Many Alzheimer’s and dementia patients were sent to Rock Creek with papers from the nursing homes alleging they had been “acting out,” former Rock Creek discharge planner and clinical social worker Kimberly Reevas told federal agents. But those elderly people seemed docile and “not aware of their surroundings,” Reevas said. Assigned to group therapy sessions, “they just sat there.”

Reevas and McDougal were among numerous health care professionals who helped authorities uncover the fraud and mistreatment.

In addition to Rock Creek, Borrasi also sent nursing home patients to Methodist and Loretto. At Methodist, Singla told agents, only 10 percent of those medical admissions had legitimate illnesses, while the other 90 percent were placed in the hospital “under vague or false diagnoses.”

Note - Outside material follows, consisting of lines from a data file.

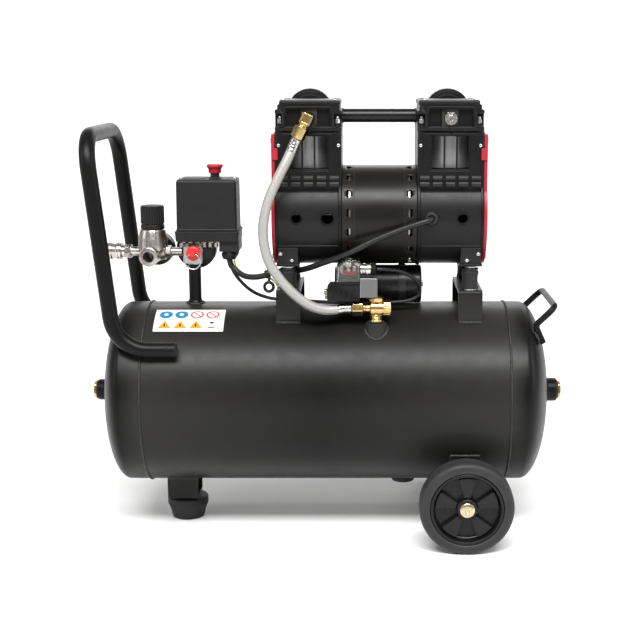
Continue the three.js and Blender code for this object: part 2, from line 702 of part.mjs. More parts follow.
function endCover() {
  const axis = [0, 0, PUMP.z];
  const { inner, outer, top } = COVER;
  const shell = join(
    cylinder('x', PUMP.barrel, inner, outer, axis, ROUND),
    box(inner, outer, -PUMP.depth, PUMP.depth, PUMP.z, top));
  const cuts = [cylinder('x', 56, inner - 1, outer - 2.8, axis, ROUND)];
  for (let i = -3; i <= 3; i++) {
    const rise = 13 * i;
    const half = Math.sqrt(48 * 48 - rise * rise) - 2;
    cuts.push(box(outer - 4, outer + 1, -half, half, PUMP.z + rise - 3.5, PUMP.z + rise + 3.5));
  }
  const plate = cut(shell, ...cuts);
  const tabs = [];
  for (const side of [-1, 1]) {
    const [near, far] = side < 0
      ? [-PUMP.depth - 2.3, -PUMP.depth - GAP]
      : [PUMP.depth + GAP, PUMP.depth + 2.3];
    tabs.push(
      box(124.5, outer, near, far, 473, 487),
      box(inner, outer, Math.min(near, side * 48), Math.max(far, side * 48), 473, 487));
  }
  const spine = box(outer - 2.8, outer, -4, 4, PUMP.z - 50, PUMP.z + 50);
  return join(plate, spine, ...tabs);
}

function crossoverPipe() {
  return ring('x', 6, 8.5, -PUMP.inner + GAP, PUMP.inner - GAP, [0, 0, 525], 16);
}

function rubberMount(x, y) {
  const { radius, neck, bottom, neckZ, top } = MOUNT;
  const profile = [[0, bottom], [radius, bottom], [radius, neckZ], [neck, neckZ], [neck, top], [0, top]];
  return turned('z', profile, [x, y, 0], SMALL_ROUND);
}

function pump() {
  const group = new THREE.Group();
  group.add(
    piece('motor_housing', motorHousing(), blackPaint),
    piece('stator', stator(), copper),
    piece('rotor', rotor(), steel),
    piece('crossover_pipe', crossoverPipe(), blackPaint));
  const halves = [
    ['crankcase', () => crankcase(), blackCasting],
    ['cylinder', () => cylinderSleeve(), aluminium],
    ['cylinder_head', () => cylinderHead(), blackCasting],
    ['piston', (side) => piston(side), aluminium],
    ['air_filter', () => airFilter(), blackPlastic],
    ['end_cover', () => endCover(), redPlastic]];
  for (const [name, build, material] of halves) {
    group.add(
      piece(`${name}_right`, build(1), material),
      piece(`${name}_left`, mirrored(build(-1)), material));
  }
  for (const [side, x] of [['left', -MOUNT.x], ['right', MOUNT.x]]) {
    for (const [end, y] of [['front', -MOUNT.y], ['rear', MOUNT.y]]) {
      group.add(piece(`mount_${side}_${end}`, rubberMount(x, y), rubber));
    }
  }
  group.position.x = PUMP.x;
  return group;
}

// A strap bent into an upside-down U across the top of the tank.
function pumpBracket(x) {
  const { width, y, top, sheet } = BRIDGE;
  const inner = y - sheet;
  const section = [
    [-y, 240], [-inner, 240], [-inner, top - sheet], [inner, top - sheet],
    [inner, 240], [y, 240], [y, top], [-y, top]];
  return cut(alongX(section, x - width / 2, x + width / 2), tankEnvelope());
}

// ---------------------------------------------------------------- discharge line, relief valve and leads

function dischargeElbow() {
  const elbow = join(
    box(-7.5, 7.5, -8, 8, -7.5, 8),
    cylinder('y', 5, 7, -PUMP.depth - GAP - ELBOW.y, [0, 0, 0]),
    cylinder('z', 6, -12, -6, [0, 0, 0]),
    cylinder('z', 9, -26.5, -11, [0, 0, 0], 6));
  const geometry = geometryOf(elbow);
  return geometry.rotateY(THREE.MathUtils.degToRad(ELBOW.turn)).translate(ELBOW.x, ELBOW.y, ELBOW.z);
}

function dischargeHose() {
  const route = [
    [-29.5, -68, 499.4], [-31.3, -68, 495.8], [-34.8, -69.6, 487.8], [-40.7, -74, 474.6],
    [-52.2, -78.5, 452], [-61.3, -81, 432],
    [-67.5, -82.5, 412], [-70.2, -83, 392], [-69.1, -83, 372], [-63.4, -83, 351.5], [-52.6, -82, 333],
    [-38.7, -81, 316.5], [-24.7, -79, 304], [-10.7, -76, 295.2], [3.4, -72, 290.8], [17.6, -68.5, 290.5],
    [27, -66.4, 291.5], [31, -66, 291.7], [36.6, -66, 291.7]];
  return sweep(smoothPath(route), HOSE_RADIUS, 10, 22);
}

function checkValve() {
  const line = [0, VALVE.y, VALVE.z];
  const post = [VALVE.x, VALVE.y, 0];
  return join(
    cylinder('x', 9.4, 37, 51, line, 6),
    cylinder('x', 5.5, 50, 60, line),
    cylinder('x', 10, 59, 85, line),
    cylinder('z', VALVE.seat - GAP, 266, 290, post),
    cylinder('z', 10.4, 300, 306, post, 6));
}

function solenoidValve() {
  const y = VALVE.y;
  return join(
    box(46.5, 68.5, y - 10.8, y + 10.8, 306.4, 330.7),
    box(6.3, 47, y - 11, y + 11, 302, 323.6),
    alongY([[18, 323], [47, 323], [47, 353.5], [27, 353.5], [18, 345]], y - 13, y + 13),
    cylinder('x', 7.3, 46, 61, [0, y, 340.6]),
    cylinder('x', 6.2, 60, 66.6, [0, y, 340.6]));
}

function capacitor() {
  const { left, right, z, radius } = CAPACITOR;
  const profile = [
    [0, left], [radius - 2, left], [radius, left + 2], [radius, right - 2], [radius - 2, right],
    [4, right], [4, right + 2.6], [0, right + 2.6]];
  return turned('x', profile, [0, 0, z], 24);
}

function motorLead() {
  const route = [
    [134.8, -57, 402.5], [134.2, -66, 402.3], [129, -71, 400.5], [118, -72, 397], [101.8, -71.5, 391.6],
    [65.3, -71.5, 377], [28.6, -70, 358.6], [4.6, -59, 348.4], [-22.9, -38, 336.2], [-41, -27.5, 332.2],
    [-60.3, -26.5, 331], [-75.7, -26, 325.8], [-86.7, -24, 324], [-99, -20, 324.7], [-109.9, -14, 330.1],
    [-117, -12.4, 337.5], [GLAND.x, -GLAND.y, GLAND.bottom - GAP]];
  return sweep(smoothPath(route), MOTOR_LEAD_RADIUS, 8, 30);
}

function valveLead() {
  const route = [
    [GLAND.x, 0, 355.6], [GLAND.x - 0.6, 0, 344], [-117.5, 1, 332], [-113.6, 2, 323.5], [-106.7, 2, 314.5],
    [-96.9, 0, 305.5], [-86.1, -2, 299], [-74.2, -4, 295], [-64.1, -6, 293], [-46.9, -9, 292.4],
    [-24.8, -18, 292.6], [-3.9, -30, 293.5], [20, -37.5, 293.8], [60, -38, 293.6], [90, -37, 294.2],
    [110, -35, 296.5], [120.5, -35, 303], [122, -38, 312], [116.5, -44, 323.5], [105, -50, 332],
    [95.2, -55, 336.4], [80, -62, 339.4], [72, -65.6, 340.4], [67, VALVE.y, 340.6]];
  return sweep(smoothPath(route), VALVE_LEAD_RADIUS, 8, 34);
}

function dischargeLine() {
  const group = new THREE.Group();
  group.add(
    piece('discharge_elbow', dischargeElbow(), brass),
    piece('discharge_hose', dischargeHose(), braid),
    piece('check_valve', checkValve(), brass),
    piece('solenoid_valve', solenoidValve(), blackPlastic),
    piece('capacitor', capacitor(), blackPlastic),
    piece('motor_lead', motorLead(), rubber),
    piece('valve_lead', valveLead(), rubber));
  return group;
}

// ---------------------------------------------------------------- the whole machine

const compressor = new THREE.Group();
compressor.add(
  tank(),
  runningGear(),
  airControls(),
  regulator(),
  piece('pump_bracket_left', pumpBracket(PUMP.x - MOUNT.x), blackPaint),
  piece('pump_bracket_right', pumpBracket(PUMP.x + MOUNT.x), blackPaint),
  pump(),
  dischargeLine());
compressor.position.x = CENTRE_SHIFT;

export default compressor;
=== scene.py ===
import math

import bmesh
import bpy
from mathutils import Matrix, Vector, noise


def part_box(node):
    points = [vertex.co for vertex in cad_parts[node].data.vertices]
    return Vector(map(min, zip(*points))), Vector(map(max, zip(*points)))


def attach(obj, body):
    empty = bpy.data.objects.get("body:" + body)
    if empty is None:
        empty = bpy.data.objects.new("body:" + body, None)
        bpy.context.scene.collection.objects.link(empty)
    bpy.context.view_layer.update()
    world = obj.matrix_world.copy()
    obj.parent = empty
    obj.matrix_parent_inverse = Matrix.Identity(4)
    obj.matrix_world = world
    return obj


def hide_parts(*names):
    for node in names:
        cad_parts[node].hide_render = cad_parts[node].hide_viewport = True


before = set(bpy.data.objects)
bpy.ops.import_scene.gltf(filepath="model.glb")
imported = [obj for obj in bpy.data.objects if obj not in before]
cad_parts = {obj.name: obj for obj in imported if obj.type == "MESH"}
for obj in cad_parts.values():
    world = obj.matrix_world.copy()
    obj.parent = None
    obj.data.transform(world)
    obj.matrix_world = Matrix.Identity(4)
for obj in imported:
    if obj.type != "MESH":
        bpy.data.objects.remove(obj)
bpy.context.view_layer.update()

MM = 0.001
TAU = 2 * math.pi


def middle(node):
    low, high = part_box(node)
    return (low + high) / 2


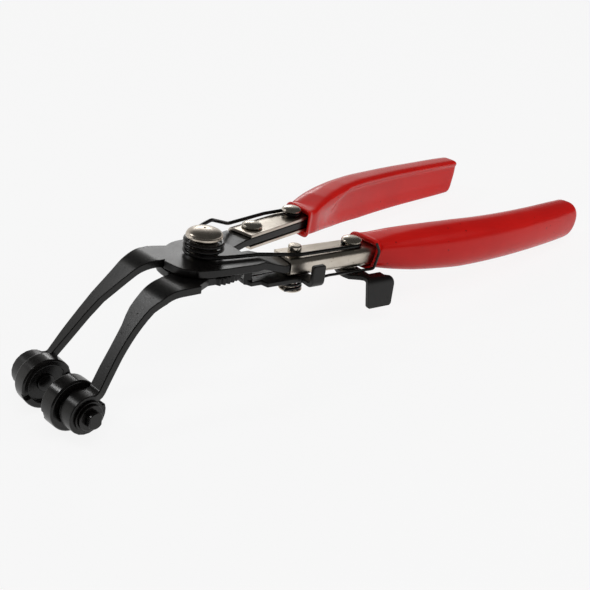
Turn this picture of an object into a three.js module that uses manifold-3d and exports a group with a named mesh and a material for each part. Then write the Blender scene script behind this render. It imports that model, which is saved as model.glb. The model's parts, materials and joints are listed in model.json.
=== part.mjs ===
// Angled hose clamp pliers: two stacked levers on a pivot rivet, cranked jaw arms that end in rolled
// eyes with swivel jaws, pressed channel handles in dipped grips, an opening spring and a ratchet pawl.
// Millimetres, +Z up. The pliers are drawn in their own plane, with the pivot axis upright and the
// handles towards +X, and are then tilted until jaws and grips stand on the ground at Z = 0.
// The far side is +Y. The upper lever joins the far jaw to the near handle, the lower lever the others.
import * as THREE from "three";
import { mergeVertices } from "three/addons/utils/BufferGeometryUtils.js";
import Module from "manifold-3d";

const wasm = await Module();
wasm.setup();

// Clearances and cutting
const fit_gap = 0.3;
const seam_gap = 0.15;
const overrun = 1.0;

// Levers
const plate = 2.9;
const hub_radius = 14.6;
const pivot_shank_radius = 4.9;
const corner_ease = 0.8;
// Hub outline from the jaw arm's root round to the tang, in shares of hub_radius
const hub_front_shares = [
  [-1.09, 0.1], [-1.08, -0.01], [-1.05, -0.29], [-0.97, -0.55], [-0.78, -0.73],
  [-0.74, -0.8], [-0.575, -0.863], [-0.25, -0.96], [0.17, -1.04], [0.82, -1.15],
];
const hub_neck_angle = 1.83;
const hub_neck_share = [-0.48, 0.863];
const hub_neck_corner_share = 1.014;
const hub_neck_run = 2.2;

// Jaw arms
const jaw_reach = 58.1;
const jaw_drop = 35.0;
const arm_slope = Math.PI / 4;
const arm_bend_radius = 11.0;
const arm_root_reach = 13.6;
const eye_radius = 6.9;
const eye_wall = 2.1;
const eye_bend_radius = 3.6;
const eye_inner = 12.6;
const eye_outer = 18.4;
const eye_slot_angle = 0.42;
const jaw_splay = 0.052;
// Each row: share of the way from the root to the eye, share of eye_outer inside, and outside
const far_arm_shares = [
  [0, 0.104, 0.824], [0.076, 0.136, 0.835], [0.182, 0.24, 0.81], [0.317, 0.417, 0.845],
  [0.47, 0.598, 0.903], [0.593, 0.647, 0.908], [0.728, 0.66, 0.897], [0.874, 0.678, 0.845],
  [0.95, 0.683, 0.9], [1, 0.685, 1],
];
const near_arm_shares = [
  [0, 0.125, 0.887], [0.076, 0.141, 0.877], [0.184, 0.23, 0.856], [0.297, 0.23, 0.814], [0.369, 0.23, 0.71],
  [0.436, 0.25, 0.689], [0.519, 0.369, 0.701], [0.571, 0.417, 0.72], [0.649, 0.484, 0.762],
  [0.76, 0.566, 0.859], [0.883, 0.676, 0.97], [0.94, 0.685, 1], [1, 0.685, 1],
];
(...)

Some patients were subjected to questionable procedures. At Methodist, Borrasi hospitalized an elderly Alzheimer’s patient in 2001 with the sketchy diagnosis of “mental status change,” then ordered several cycles of what Singla described as inappropriate brain radiation treatments.

When Singla raised questions, Borrasi responded by asking why Singla should care, “as long as (Singla) received the $80 a day for seeing the patient,” a federal report said. One mentally ill 66-year-old woman was transferred 35 times among five hospitals and three nursing homes while she was treated by Borrasi and his medical group from July 2000 through August 2003, according to court exhibits filed by prosecutors. Such repeated shuttling of elderly or infirm patients can increase the likelihood of serious illness or death, according to a study cited by prosecutors. Yet, prosecutors alleged, “Borrasi seemed almost oblivious to the terrible impact his referral practice would inevitably have on his patients.”

On tape, Borrasi acknowledged that once people were returned to their nursing homes, “they probably get even sicker.”
Still, ailing nursing home patients were good for business, he said. “You get like X number more admissions because of that.”